Después de dudarlo mucho pide carne. En el mismo instante en que llega la comida a la mesa nota los síntomas de una fuerte diarrea. Uno de los camareros se da cuenta inmediatamente de que retira el tenedor.

– Tal vez sea buena -dice el camarero preocupado.

– Seguro que es excelente -replica Hans Olofson-. Es mi estómago el que no está como debería.

Ve con impotencia que los camareros se agolpan a su alrededor.

– No hay nada malo en la comida. Es cosa de mi estómago.

Luego ya no puede aguantar más. Los comensales observan atónitos su huida precipitada de la mesa mientras él piensa que no va a llegar a su habitación a tiempo.

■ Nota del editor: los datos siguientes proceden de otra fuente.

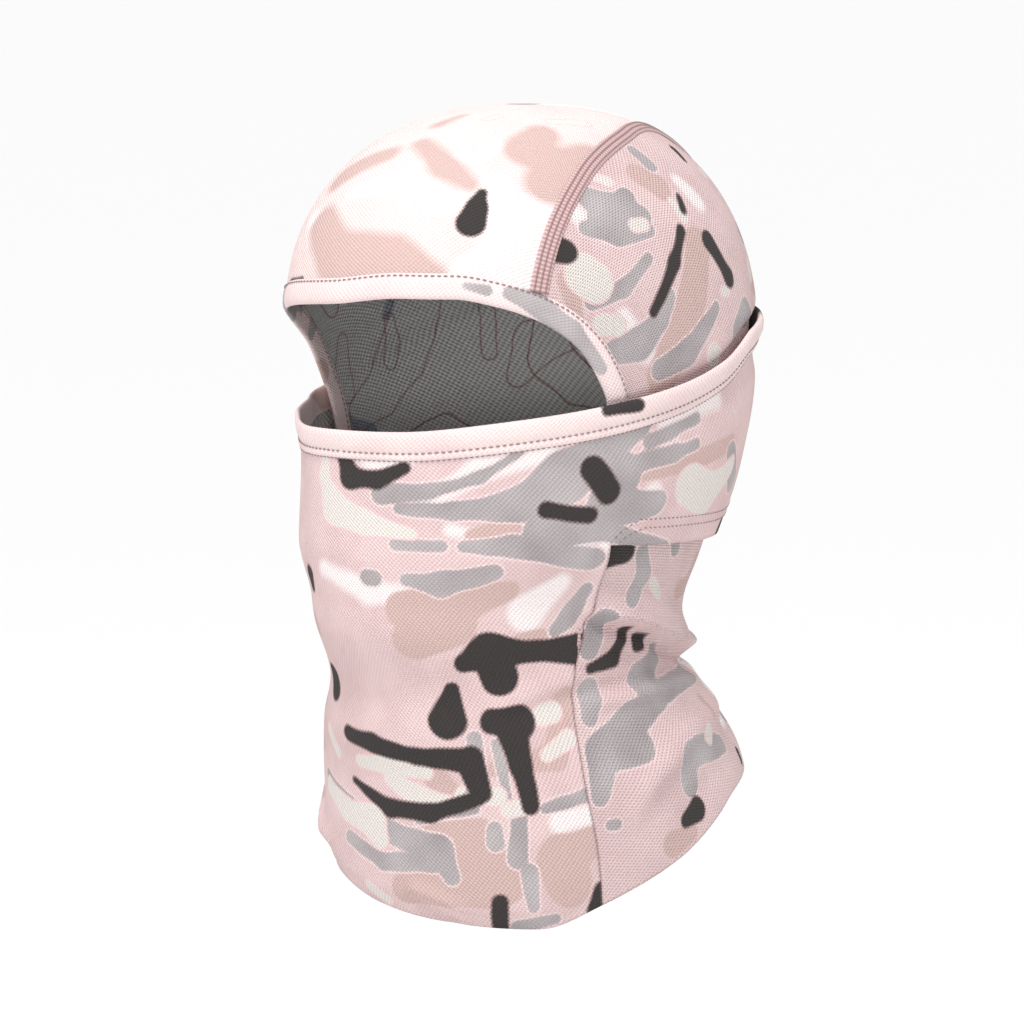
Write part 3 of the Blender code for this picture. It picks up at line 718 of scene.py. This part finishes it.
class Shade:
    """A material and short names for the nodes it is made of."""

    def __init__(self, name, roughness, sheen=0.0, specular=0.3):
        self.made = bpy.data.materials.new(name)
        self.made.use_nodes = True
        self.tree = self.made.node_tree
        self.shader = self.tree.nodes["Principled BSDF"]
        self.shader.inputs["Roughness"].default_value = roughness
        self.shader.inputs["Specular IOR Level"].default_value = specular
        self.shader.inputs["Sheen Weight"].default_value = sheen
        self.shader.inputs["Sheen Roughness"].default_value = 0.5

    def put(self, socket, value):
        if isinstance(value, bpy.types.NodeSocket):
            self.tree.links.new(value, socket)
        else:
            socket.default_value = value

    def math(self, operation, *values, clamp=False):
        node = self.tree.nodes.new("ShaderNodeMath")
        node.operation, node.use_clamp = operation, clamp
        for socket, value in zip(node.inputs, values):
            self.put(socket, value)
        return node.outputs[0]

    def mix(self, factor, a, b, kind="MIX"):
        node = self.tree.nodes.new("ShaderNodeMix")
        node.data_type, node.blend_type = "RGBA", kind
        self.put(node.inputs[0], factor)
        self.put(node.inputs[6], a)
        self.put(node.inputs[7], b)
        return node.outputs[2]

    def attribute(self, name):
        node = self.tree.nodes.new("ShaderNodeAttribute")
        node.attribute_name = name
        return node.outputs["Fac"]

    def weave(self):
        """Cloth coordinates in mm, as (vector, across, along)."""
        uv = self.tree.nodes.new("ShaderNodeUVMap")
        uv.uv_map = "weave"
        split = self.tree.nodes.new("ShaderNodeSeparateXYZ")
        self.tree.links.new(uv.outputs[0], split.inputs[0])
        return uv.outputs[0], split.outputs[0], split.outputs[1]

    def noise(self, vector, scale, detail=2.0):
        node = self.tree.nodes.new("ShaderNodeTexNoise")
        self.tree.links.new(vector, node.inputs["Vector"])
        node.inputs["Scale"].default_value, node.inputs["Detail"].default_value = scale, detail
        return node.outputs[0]

    def inside(self, distance, soft, edge=0.0):
        """1 inside an edge at the given distance, 0 outside, over soft mm."""
        return self.math("MULTIPLY_ADD", distance, -1 / soft, 0.5 + edge / soft, clamp=True)

    def near(self, distance, half, soft, centre=0.0):
        """1 within half mm of a distance."""
        return self.inside(self.math("ABSOLUTE", self.math("SUBTRACT", distance, centre)), soft, half)

    def cells(self, u, v, wide, tall, lean=0.0):
        """Staggered knit cells, -1 in the pits to 1 on the loops."""
        skew = self.math("MULTIPLY_ADD", v, lean, u)
        a = self.math("SINE", self.math("MULTIPLY", skew, math.pi / wide))
        b = self.math("SINE", self.math("MULTIPLY", v, math.pi / tall))
        return self.math("MULTIPLY", a, b)

    def finish(self, color, height=None, distance=0.0002, strength=1.0):
        self.put(self.shader.inputs["Base Color"], color)
        if height is not None:
            node = self.tree.nodes.new("ShaderNodeBump")
            node.inputs["Strength"].default_value, node.inputs["Distance"].default_value = strength, distance
            self.tree.links.new(height, node.inputs["Height"])
            self.tree.links.new(node.outputs[0], self.shader.inputs["Normal"])
        return self.made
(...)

Antes de entrar en el ascensor se asombra al ver que la mujer que le había ofrecido antes su compañía deja el hotel junto con el hombre hinchado del traje caqui que aseguraba que las prostitutas de ese hotel no eran buenas.

En el ascensor se hace de vientre. Un violento hedor se esparce a su alrededor y baja por sus piernas. El ascensor lo sube a su piso con infinita lentitud. Tropieza por el pasillo y oye tras una puerta cerrada a un hombre riéndose.

En el cuarto de baño se da cuenta de su miseria. Después se tumba en la cama y piensa que la tarea que se ha impuesto a sí mismo resulta imposible o carece de sentido. ¿Cuál es en realidad su punto de partida?

En la cartera lleva, borrosa, la dirección de una misión que está en el curso superior del río Kafue. No tiene la menor idea de cómo conseguirá llegar. Antes de partir se informó de que hay un tren hasta Copperbelt.

¿Pero saldrá de allí? ¿Doscientos setenta kilómetros de trayecto por una zona árida y sin carreteras?

En la biblioteca de su aldea ha leído sobre el país en el que ahora se encuentra. Durante el periodo de lluvias hay grandes extensiones intransitables. ¿Pero cuándo es el periodo de lluvias?